This thought came to me as I came across a photo I took at the south end of Columbia Lake. These are the headwaters the mighty Columbia River that eventually supplies water for irrigation and shipping systems for much of the western USA.

What’s behind that mighty river is a beautiful lake in our backyard that collects the abundant run-off from the mountains.

Christ taught servant leadership.

Jesus: You know that among the nations of the world the great ones lord it over the little people and act like tyrants. But that is not the way it will be among you. Whoever would be great among you must serve and minister.  Whoever wants to be great among you must be slave of all.  Even the Son of Man came not to be served but to be a servant—to offer His life as a ransom for others. (Mark 10: 42-45 The Voice)

It is what flows out of a person that makes them a great leader. If they are in alignment with Christ as their living head, Christ’s love can flow through them. As others join in unity of the Spirit a confluence grows that pours out in an increasingly deeper and wider outflow, providing for many downstream.

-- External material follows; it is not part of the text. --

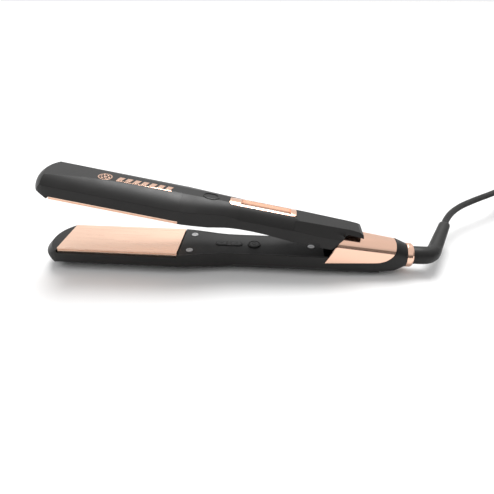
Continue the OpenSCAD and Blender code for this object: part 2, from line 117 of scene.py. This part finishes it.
def new_object(name, mesh_maker):
    """A smooth-shaded object from a function that fills a bmesh, in metres."""
    bm = bmesh.new()
    mesh_maker(bm)
    mesh = bpy.data.meshes.new(name)
    bmesh.ops.recalc_face_normals(bm, faces=bm.faces)
    bm.to_mesh(mesh)
    bm.free()
    for face in mesh.polygons:
        face.use_smooth = True
    obj = bpy.data.objects.new(name, mesh)
    bpy.context.scene.collection.objects.link(obj)
    return obj


def smooth_path(points, step):
    """Points about one step apart on the Catmull-Rom curve through the given ones."""
    ends = [2 * points[0] - points[1], *points, 2 * points[-1] - points[-2]]
    path = []
    for a, b, c, d in zip(ends, ends[1:], ends[2:], ends[3:]):
        count = max(1, round((c - b).length / step))
        for i in range(count):
            t = i / count
            path.append(0.5 * (
                2 * b + (c - a) * t + (2 * a - 5 * b + 4 * c - d) * t ** 2
                + (3 * b - a - 3 * c + d) * t ** 3
            ))
    return [*path, points[-1]]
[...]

When a leader, any leader, demands homage and lords power over others the direction of flow is reversed. When it becomes all about respect for titles and offices and need for recognition coming his or her way the stream dries up. Submission to the type of leadership Jesus demonstrated is cooperation and confluence, not slavery. It produces much fruit.

We love Christ because he first loved us. Our love and worship is a response to him. Love must be voluntary or it is not love at all. It is something else entirely devoid of freedom.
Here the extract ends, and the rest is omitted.